In 1847 some of these secession congregations left the Netherlands for Michigan, which signaled the second Dutch immigration. In 1850, Van Raalte led the new and independent Classis of Holland to join the RCA. His vision was that despite their differences in behavior and culture, and the RCA’s looser discipline, it was right to join the RCA because, unlike the established church back home, the RCA still held to the old constitution.
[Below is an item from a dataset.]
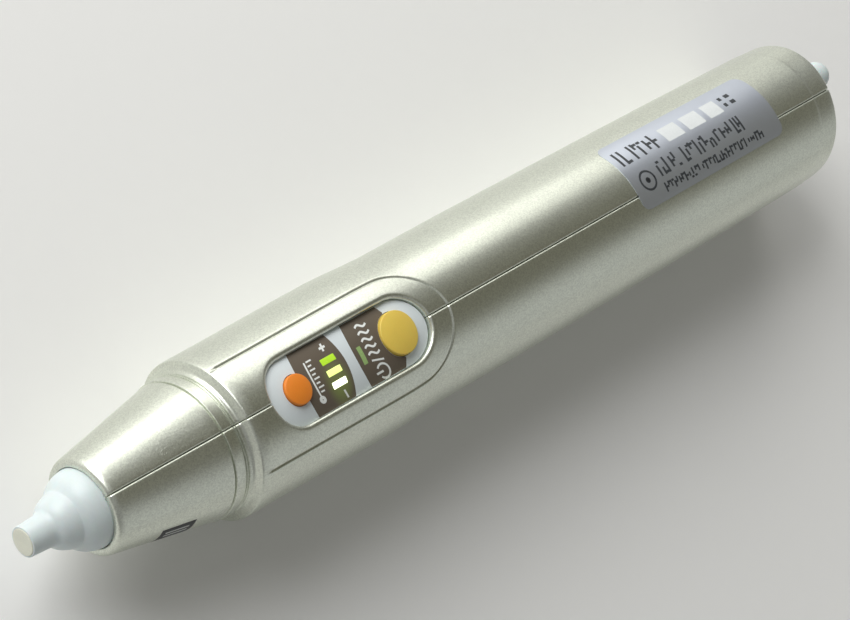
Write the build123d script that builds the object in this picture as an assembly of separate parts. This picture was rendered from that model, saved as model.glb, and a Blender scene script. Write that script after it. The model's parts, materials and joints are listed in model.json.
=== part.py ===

Not everyone shared the vision, and in 1857 some backed out to organize what became the CRC.
Van Raalte’s vision was tested a generation later, in the Masonic dispute, when more congregations left the RCA for the CRC. But it held well enough to cause the RCA to develop thereafter as a coalition of the East and the West, the one with established church instincts and the other with seceder instincts. Our Eastern churches tend to act like parishes (identified by their locations, and tolerating differences), while Western churches act like congregations (identified by shared minds, and able to move with their memberships). The East looks to the constitution and the West looks to behavior. Professor John Coakley suggests that the East has a discourse of inclusion and the West a discourse of purity. What happened this past year is that some 60 to 120 departing churches have woken up from Van Raalte’s dream. The RCA’s Constitution is not strong enough when it comes to purity and discipline to keep them in.
Pharisees and Sadducees
President Assink artfully described the two wings of the RCA as doctrinal Pharisees (purity) and polity Sadducees (constitution). The departing Pharisees have said, “We’re done. We tried it for 165 years and now we have to leave, because you are not pure enough.” The Sadducees keep saying, “You don’t have to leave, even if we disagree, because we all share the same constitution.” To which the departing Pharisees answer, “You are using the constitution to shield your impurity.” I wonder how long the remaining Pharisees and the Sadducees can recognize each other’s discourses enough to maintain the coalition. We shall see.
Or must the RCA forge some new common discourse? President Assink challenged the Sadducees and Pharisees to learn the way of Christ. Can we do it? I doubt that help will come from the Restructuring Team we’ve put to work, because our problem is not our structure but our discourse, and the Team announced to the Synod that they would maintain the current closed pattern of discourse. It’s typical for the RCA to fight its battles on the field of polity while the CRC fights on the field of doctrine. For the RCA, at least, the deeper problem is how we talk, how poorly we talk, and how poorly we talk together over the Bible. (Not to mention the looming disaster of Climate Change, which never came up at Synod.)
I am not optimistic, but we are compelled, like Van Raalte, to hope. Not in ourselves, but in our Lord. And that requires humility and penitence all around. What I deeply wish is that the RCA and CRC would stop looking at each other sideways and start meeting face to face. We really ought to merge, but after these two synods I suspect that we’d just end up with two denominations again, just differently aligned. A colleague said to me today, “We’ve got to stop treating each other like this.” Our two denominations are too silly and insignificant to go on like this, when the stakes are so high, and when in our silliness we bring such pain and distress on fragile believers.